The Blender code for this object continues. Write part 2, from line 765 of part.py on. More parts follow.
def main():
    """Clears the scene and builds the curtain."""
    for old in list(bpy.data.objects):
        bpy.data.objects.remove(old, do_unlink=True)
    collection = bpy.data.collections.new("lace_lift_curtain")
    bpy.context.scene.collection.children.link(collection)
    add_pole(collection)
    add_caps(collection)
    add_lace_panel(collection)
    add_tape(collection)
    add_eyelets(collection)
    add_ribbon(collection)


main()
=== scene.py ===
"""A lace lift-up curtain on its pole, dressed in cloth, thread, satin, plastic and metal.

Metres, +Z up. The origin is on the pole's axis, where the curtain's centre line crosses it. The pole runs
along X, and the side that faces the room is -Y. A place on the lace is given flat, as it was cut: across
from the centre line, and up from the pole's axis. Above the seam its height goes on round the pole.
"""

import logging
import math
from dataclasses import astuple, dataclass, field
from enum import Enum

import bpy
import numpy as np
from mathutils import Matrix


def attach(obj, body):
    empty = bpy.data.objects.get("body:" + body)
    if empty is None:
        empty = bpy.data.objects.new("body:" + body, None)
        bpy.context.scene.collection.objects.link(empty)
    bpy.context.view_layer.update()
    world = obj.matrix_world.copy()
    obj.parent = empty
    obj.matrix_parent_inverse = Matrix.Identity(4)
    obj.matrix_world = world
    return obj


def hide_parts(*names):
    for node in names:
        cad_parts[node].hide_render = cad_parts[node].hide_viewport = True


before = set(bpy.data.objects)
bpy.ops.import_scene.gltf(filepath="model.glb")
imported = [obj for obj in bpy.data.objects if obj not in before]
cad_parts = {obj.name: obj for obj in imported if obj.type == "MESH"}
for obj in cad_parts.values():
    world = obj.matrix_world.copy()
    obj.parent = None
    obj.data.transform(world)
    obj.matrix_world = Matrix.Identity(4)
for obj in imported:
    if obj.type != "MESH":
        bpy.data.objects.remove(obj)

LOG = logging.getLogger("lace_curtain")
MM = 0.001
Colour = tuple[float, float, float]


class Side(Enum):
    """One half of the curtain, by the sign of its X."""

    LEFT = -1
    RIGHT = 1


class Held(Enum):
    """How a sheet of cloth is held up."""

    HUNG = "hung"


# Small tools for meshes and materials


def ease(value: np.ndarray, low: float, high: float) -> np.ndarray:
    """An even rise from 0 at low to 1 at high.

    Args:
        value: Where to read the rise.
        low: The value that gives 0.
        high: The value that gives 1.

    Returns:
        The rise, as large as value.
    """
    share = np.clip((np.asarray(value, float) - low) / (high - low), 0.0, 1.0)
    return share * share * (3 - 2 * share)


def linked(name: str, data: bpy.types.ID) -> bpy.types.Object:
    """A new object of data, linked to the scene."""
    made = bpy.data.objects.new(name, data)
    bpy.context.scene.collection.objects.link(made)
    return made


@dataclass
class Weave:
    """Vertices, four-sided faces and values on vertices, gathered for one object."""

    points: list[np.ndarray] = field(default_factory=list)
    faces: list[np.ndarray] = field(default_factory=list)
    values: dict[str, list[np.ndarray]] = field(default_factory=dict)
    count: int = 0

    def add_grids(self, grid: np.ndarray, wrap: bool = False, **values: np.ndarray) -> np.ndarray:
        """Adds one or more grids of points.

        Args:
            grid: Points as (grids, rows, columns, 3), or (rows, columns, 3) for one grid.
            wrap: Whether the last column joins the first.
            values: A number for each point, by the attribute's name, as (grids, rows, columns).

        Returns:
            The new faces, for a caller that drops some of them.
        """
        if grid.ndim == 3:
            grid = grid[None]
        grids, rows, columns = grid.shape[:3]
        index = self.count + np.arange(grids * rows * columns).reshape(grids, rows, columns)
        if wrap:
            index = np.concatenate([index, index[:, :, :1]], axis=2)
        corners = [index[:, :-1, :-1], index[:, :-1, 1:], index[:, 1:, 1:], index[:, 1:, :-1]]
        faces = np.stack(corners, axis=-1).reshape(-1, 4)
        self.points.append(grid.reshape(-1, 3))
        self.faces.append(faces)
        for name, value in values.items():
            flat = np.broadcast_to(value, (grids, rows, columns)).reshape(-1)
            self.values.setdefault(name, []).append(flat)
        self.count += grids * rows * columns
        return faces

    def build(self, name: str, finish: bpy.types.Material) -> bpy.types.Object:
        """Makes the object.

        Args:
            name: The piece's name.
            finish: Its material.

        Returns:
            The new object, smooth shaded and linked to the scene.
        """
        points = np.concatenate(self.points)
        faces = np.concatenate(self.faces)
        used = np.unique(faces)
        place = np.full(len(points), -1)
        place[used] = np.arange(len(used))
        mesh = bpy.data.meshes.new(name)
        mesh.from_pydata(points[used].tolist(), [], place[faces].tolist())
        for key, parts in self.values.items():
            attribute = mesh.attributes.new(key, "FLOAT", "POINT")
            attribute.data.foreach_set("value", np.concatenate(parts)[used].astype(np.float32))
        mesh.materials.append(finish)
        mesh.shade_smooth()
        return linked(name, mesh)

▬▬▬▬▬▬

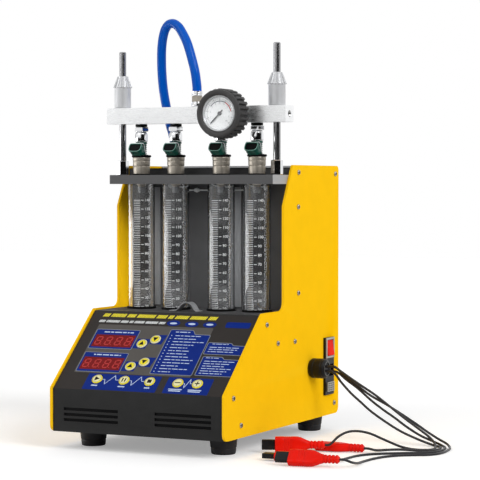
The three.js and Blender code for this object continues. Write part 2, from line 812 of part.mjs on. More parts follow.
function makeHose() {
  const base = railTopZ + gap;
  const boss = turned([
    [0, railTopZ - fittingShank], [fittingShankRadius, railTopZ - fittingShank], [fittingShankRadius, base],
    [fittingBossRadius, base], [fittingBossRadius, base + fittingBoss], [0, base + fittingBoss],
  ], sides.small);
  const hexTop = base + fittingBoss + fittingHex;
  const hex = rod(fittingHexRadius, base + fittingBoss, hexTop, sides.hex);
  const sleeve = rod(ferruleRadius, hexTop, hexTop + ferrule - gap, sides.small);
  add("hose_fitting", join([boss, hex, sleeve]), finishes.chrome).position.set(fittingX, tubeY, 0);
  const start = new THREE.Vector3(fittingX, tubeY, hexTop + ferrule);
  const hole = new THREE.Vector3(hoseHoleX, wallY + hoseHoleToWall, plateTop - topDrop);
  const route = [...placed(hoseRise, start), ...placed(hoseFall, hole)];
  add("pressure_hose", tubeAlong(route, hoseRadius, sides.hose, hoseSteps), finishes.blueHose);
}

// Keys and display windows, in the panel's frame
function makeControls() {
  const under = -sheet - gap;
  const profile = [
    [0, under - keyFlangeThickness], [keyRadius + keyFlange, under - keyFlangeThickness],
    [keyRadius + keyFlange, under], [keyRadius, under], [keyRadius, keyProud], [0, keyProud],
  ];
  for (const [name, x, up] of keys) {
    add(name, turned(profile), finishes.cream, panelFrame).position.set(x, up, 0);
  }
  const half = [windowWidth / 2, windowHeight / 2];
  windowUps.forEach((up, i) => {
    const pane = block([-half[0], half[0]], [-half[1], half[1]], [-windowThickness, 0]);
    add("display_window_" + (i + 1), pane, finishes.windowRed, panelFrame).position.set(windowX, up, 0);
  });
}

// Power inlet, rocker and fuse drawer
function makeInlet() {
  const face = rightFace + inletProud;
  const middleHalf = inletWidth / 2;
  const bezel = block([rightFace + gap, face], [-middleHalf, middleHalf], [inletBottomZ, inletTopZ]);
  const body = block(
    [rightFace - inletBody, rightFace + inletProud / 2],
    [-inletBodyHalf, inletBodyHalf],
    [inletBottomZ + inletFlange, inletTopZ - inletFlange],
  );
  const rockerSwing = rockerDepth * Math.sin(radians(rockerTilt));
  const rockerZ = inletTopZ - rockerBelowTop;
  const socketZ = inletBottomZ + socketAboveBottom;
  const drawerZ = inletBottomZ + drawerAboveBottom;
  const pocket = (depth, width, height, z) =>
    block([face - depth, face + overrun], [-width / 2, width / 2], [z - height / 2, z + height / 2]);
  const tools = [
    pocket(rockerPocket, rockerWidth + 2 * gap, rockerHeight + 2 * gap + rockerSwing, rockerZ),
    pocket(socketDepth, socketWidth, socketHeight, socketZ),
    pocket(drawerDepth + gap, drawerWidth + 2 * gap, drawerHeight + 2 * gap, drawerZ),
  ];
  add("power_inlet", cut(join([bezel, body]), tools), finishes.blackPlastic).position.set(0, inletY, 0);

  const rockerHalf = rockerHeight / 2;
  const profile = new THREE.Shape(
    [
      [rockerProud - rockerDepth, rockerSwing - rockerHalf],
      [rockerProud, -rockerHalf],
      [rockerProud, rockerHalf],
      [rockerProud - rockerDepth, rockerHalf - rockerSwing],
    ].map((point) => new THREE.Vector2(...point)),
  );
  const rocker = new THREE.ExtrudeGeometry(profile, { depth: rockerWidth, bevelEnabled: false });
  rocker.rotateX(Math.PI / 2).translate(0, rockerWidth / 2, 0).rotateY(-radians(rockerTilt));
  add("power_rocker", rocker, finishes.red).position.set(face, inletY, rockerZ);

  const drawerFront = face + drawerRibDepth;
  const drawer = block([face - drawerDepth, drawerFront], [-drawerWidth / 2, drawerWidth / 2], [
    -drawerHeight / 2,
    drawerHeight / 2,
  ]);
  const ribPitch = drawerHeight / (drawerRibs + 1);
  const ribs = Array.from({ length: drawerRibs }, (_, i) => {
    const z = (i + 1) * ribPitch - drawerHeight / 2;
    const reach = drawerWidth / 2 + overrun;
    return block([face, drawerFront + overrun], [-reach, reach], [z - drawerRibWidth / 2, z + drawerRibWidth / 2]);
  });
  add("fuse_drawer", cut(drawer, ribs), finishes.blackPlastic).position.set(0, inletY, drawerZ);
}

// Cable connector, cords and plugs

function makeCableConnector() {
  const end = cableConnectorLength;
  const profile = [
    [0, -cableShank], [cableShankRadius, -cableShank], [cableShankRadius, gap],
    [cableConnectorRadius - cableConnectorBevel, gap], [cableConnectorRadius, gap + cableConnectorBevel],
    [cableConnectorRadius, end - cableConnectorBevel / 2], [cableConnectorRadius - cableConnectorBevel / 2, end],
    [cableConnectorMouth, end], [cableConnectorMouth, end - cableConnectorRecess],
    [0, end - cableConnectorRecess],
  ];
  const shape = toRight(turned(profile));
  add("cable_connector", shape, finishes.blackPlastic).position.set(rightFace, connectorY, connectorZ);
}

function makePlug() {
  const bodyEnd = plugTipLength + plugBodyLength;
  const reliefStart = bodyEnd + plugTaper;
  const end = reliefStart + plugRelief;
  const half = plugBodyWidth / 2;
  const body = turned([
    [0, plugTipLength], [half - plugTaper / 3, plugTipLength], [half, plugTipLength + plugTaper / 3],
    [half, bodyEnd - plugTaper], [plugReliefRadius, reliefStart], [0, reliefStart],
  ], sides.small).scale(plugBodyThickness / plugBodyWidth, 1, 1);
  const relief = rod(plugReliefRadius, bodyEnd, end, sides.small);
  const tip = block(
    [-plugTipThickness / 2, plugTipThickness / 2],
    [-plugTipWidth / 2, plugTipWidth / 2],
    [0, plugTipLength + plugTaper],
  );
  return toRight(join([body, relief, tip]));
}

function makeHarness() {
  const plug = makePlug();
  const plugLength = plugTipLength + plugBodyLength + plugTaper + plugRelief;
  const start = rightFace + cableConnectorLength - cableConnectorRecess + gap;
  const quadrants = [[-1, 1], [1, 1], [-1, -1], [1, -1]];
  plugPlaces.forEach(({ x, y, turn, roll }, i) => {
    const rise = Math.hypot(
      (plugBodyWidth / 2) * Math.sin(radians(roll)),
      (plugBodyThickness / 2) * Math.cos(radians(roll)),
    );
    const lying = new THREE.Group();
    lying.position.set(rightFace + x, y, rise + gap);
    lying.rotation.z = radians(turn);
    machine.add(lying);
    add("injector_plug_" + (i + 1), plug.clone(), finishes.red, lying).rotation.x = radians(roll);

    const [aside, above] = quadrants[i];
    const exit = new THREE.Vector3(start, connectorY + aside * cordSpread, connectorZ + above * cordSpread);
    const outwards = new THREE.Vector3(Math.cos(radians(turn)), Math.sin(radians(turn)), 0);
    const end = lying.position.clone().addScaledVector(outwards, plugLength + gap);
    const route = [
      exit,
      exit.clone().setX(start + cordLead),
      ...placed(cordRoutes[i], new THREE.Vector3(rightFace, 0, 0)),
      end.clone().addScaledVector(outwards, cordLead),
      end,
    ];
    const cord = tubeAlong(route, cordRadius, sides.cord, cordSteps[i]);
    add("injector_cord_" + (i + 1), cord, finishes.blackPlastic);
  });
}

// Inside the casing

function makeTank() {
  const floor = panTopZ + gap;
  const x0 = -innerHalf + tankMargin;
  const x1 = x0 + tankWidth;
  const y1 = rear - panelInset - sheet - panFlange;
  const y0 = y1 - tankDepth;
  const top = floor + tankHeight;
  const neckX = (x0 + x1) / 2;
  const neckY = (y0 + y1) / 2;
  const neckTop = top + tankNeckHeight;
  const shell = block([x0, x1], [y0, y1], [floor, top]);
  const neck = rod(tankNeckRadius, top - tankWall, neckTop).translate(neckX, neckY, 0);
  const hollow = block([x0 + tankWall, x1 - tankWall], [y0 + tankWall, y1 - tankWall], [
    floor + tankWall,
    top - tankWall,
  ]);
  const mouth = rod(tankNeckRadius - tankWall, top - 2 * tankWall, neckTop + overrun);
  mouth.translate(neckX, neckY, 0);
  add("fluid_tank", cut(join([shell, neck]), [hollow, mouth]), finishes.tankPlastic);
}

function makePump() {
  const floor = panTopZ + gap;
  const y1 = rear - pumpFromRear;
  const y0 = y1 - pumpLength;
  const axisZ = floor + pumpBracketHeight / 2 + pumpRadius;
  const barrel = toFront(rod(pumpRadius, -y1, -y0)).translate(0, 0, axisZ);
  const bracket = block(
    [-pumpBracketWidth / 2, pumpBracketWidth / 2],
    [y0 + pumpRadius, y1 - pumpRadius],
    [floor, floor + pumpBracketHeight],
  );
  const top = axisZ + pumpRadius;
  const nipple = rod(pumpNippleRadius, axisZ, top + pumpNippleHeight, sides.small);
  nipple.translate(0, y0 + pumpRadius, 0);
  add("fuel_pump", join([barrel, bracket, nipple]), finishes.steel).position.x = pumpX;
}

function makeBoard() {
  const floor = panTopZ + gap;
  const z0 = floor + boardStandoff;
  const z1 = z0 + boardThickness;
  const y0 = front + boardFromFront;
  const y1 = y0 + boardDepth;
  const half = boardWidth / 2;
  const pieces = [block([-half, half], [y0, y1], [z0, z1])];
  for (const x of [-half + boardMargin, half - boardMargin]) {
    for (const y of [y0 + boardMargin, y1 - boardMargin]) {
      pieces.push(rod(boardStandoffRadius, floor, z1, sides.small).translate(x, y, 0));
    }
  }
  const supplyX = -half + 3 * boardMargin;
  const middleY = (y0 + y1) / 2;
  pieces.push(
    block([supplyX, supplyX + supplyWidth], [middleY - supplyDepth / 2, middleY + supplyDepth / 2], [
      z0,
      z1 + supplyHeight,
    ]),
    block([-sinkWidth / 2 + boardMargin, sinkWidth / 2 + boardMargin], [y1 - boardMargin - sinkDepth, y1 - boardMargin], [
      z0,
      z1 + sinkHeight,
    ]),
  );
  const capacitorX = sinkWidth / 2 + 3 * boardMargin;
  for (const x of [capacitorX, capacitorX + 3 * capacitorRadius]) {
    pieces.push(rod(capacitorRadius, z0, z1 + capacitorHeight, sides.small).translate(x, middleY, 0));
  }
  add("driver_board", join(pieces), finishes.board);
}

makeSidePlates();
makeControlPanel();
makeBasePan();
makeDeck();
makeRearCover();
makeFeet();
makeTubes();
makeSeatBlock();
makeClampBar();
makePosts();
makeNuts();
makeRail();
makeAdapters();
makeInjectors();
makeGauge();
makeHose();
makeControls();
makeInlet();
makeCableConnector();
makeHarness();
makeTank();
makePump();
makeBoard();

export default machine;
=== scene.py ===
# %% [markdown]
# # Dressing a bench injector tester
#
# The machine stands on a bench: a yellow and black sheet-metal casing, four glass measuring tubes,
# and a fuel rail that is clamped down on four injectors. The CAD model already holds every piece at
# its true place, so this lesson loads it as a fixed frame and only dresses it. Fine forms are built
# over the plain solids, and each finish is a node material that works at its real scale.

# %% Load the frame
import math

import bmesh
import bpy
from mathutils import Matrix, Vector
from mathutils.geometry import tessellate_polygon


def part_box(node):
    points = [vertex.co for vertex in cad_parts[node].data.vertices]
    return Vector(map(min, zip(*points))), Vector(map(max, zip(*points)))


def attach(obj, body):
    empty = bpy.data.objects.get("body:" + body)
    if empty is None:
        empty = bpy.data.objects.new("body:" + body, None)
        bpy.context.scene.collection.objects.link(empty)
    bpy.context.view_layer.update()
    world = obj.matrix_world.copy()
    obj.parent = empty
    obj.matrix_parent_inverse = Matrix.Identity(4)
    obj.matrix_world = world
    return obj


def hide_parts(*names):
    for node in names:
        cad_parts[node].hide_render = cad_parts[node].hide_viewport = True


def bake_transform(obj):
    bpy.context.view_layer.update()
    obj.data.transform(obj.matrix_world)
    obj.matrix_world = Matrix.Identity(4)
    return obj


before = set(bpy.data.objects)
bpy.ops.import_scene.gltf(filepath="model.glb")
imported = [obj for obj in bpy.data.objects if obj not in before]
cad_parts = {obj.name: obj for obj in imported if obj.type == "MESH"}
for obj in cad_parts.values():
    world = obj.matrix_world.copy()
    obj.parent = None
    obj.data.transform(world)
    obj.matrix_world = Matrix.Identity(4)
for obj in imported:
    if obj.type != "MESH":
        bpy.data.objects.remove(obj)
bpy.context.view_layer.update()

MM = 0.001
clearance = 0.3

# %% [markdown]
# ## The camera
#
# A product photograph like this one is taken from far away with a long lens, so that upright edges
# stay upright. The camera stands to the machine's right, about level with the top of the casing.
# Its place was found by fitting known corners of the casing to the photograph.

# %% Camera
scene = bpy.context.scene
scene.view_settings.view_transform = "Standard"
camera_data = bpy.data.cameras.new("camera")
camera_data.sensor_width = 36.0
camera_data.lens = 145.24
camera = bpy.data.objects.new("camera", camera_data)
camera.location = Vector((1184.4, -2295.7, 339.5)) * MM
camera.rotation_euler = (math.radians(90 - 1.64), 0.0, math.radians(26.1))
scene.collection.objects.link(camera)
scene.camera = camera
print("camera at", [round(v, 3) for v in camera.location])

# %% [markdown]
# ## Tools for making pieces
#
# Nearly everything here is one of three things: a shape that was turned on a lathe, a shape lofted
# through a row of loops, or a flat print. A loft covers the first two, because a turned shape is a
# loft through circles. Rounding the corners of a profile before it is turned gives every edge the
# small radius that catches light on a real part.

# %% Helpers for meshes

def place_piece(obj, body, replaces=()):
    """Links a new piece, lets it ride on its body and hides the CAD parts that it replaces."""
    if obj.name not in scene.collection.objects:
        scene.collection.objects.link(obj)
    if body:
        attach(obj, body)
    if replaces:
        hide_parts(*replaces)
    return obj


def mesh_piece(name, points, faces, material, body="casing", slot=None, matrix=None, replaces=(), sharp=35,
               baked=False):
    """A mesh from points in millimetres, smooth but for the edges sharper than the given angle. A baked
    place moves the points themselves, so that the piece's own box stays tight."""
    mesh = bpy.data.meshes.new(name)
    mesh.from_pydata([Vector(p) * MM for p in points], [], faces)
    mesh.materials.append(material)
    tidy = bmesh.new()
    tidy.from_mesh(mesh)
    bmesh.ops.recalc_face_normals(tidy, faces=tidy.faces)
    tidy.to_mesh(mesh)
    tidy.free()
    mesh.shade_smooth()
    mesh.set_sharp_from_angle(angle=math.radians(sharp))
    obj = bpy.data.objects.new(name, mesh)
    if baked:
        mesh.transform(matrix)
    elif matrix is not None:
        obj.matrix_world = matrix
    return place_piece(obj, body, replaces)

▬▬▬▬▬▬

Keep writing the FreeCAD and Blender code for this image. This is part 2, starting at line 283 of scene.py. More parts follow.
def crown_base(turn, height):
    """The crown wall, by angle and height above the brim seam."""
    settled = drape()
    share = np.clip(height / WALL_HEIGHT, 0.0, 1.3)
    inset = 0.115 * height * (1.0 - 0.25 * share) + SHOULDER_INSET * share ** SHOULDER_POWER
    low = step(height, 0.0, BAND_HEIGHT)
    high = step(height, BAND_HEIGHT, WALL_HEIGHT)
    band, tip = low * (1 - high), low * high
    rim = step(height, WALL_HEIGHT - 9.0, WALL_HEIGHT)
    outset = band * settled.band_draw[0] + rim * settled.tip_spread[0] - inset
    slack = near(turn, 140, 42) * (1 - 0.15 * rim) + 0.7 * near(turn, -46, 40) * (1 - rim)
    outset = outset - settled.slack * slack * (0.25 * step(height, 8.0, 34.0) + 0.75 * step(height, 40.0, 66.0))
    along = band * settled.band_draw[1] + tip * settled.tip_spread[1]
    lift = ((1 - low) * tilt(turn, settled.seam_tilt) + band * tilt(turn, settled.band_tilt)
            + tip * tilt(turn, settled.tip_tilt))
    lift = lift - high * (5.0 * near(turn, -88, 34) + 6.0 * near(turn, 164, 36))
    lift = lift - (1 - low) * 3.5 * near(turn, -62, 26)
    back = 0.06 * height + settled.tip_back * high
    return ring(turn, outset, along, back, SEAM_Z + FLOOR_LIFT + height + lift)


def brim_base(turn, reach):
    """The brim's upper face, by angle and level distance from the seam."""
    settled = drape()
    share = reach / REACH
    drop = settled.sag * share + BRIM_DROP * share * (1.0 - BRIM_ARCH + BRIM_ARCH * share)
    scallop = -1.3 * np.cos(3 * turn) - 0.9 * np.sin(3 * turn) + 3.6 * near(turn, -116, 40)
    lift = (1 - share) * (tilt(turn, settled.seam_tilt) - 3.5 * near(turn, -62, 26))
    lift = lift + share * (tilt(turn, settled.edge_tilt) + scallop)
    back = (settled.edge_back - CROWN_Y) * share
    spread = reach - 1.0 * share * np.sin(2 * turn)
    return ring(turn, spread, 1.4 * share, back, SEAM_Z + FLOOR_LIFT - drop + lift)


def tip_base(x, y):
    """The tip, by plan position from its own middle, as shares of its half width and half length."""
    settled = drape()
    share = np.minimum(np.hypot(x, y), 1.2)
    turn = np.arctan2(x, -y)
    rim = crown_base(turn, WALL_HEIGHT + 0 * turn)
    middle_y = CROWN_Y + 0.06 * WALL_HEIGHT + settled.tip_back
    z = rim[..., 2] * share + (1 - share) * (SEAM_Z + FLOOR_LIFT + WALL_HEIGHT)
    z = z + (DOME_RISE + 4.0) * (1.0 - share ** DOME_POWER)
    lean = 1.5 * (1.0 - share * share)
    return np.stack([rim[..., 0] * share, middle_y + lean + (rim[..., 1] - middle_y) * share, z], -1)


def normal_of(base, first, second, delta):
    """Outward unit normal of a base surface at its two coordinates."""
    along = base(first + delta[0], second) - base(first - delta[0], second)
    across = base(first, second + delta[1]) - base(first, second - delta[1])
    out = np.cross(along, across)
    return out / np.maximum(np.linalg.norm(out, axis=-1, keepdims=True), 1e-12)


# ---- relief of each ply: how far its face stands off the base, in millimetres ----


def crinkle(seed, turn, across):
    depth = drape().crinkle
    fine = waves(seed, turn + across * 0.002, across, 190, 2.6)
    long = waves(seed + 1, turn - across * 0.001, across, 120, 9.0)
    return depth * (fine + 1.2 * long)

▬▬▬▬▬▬

§ **STATED PROBLEM**
State only how many lines in the material include "continues".

§ **ANSWER TO THIS EXERCISE**
2